Foi posteriormente convidado a integrar o corpo docente da Universidade de Coimbra, onde regeu as cadeiras de Psicologia geral e de Lógica, tendo como principal mentor Joaquim de Carvalho.

Actividade desenvolvida

Como liberal convicto, com uma perspectiva intelectual e sergiana, “organizada e reformadora” entra em ruptura com o regime ditatorial. Reage criticamente à obra “A Igreja e o Pensamento Contemporâneo” do Cardeal Manuel Cerejeira, seu anterior protector,  publicando em 1930, o ensaio filosófico  Notas críticas ao livro do Sr. Cardeal Cerejeira «A Igreja e o pensamento contemporâneo». Este livro, publicado sete anos depois do de Cerejeira, em plena ditadura militar, deu início a um profundo mal-estar e consequentemente ao processo do seu afastamento do ensino. Nesta altura já uma série de intelectuais portugueses como Raul Proença, António Sérgio e Afonso Costa se encontravam exilados. Cerejeira e a sua obra personificavam o recuo do racionalismo e o avanço do tradicionalismo de pendor religioso em simultâneo com a afirmação do domínio do Estado Novo.

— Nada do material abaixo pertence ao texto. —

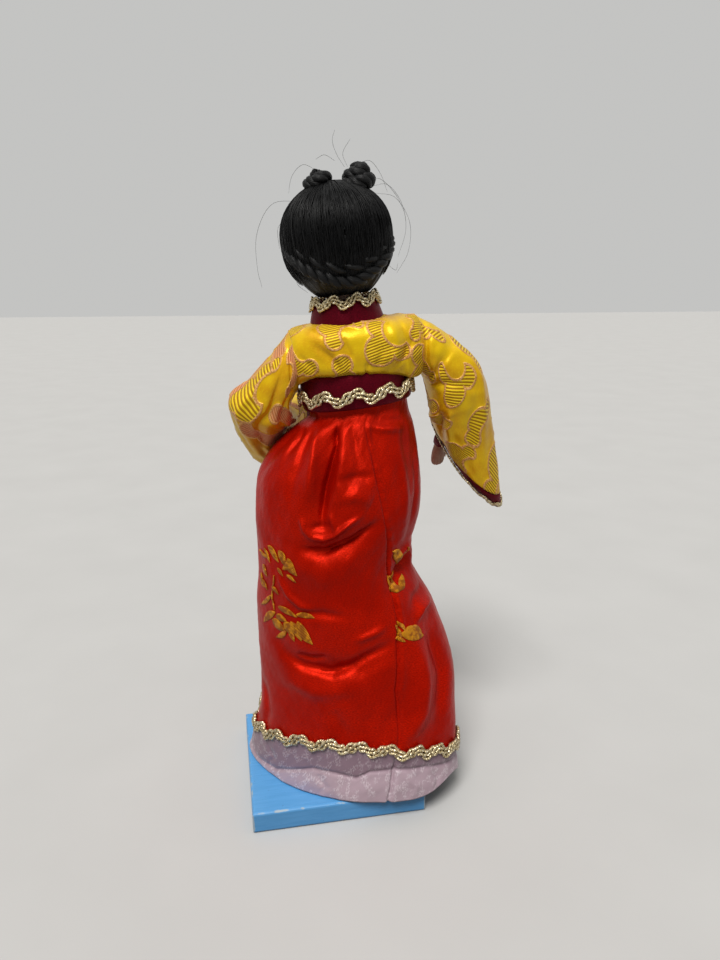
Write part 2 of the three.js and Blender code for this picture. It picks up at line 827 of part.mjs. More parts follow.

Em 1935 publica “Amor místico – Noção e valor da experiência Religiosa”, como dissertação para o concurso ao lugar de professor extraordinário efectivo da Universidade de Coimbra. Mas nesse mesmo ano acaba por ser demitido do seu lugar de professor e considerado inapto para a docência pública. Sílvio Lima foi afastado pelo regime de Salazar, logo em 1935, tal como Aurélio Quintanilha e Abel Salazar por exemplo. É a partir deste ano que Sílvio Lima se dedicará mais plenamente à escrita, uma vez que estava impedido de leccionar a qualquer nível de ensino.

É através da escrita de vários ensaios que mais se realizará. Mesmo que se tenha afastado um pouco da Psicologia, escreve e teoriza com rigor sobre diversos temas: o próprio ensaio, a ética, a filosofia do desporto, a civilização e a cultura, a educação cívica, etc.

Dedicou-se também à tradução. Traduziu obras de Mariás, de Farau e de Halphen. Colaborou com Joaquim de Carvalho na Revista Filosófica, e a este se seguiu na direcção da Biblioteca Filosófica da Livraria Atlântida de Coimbra.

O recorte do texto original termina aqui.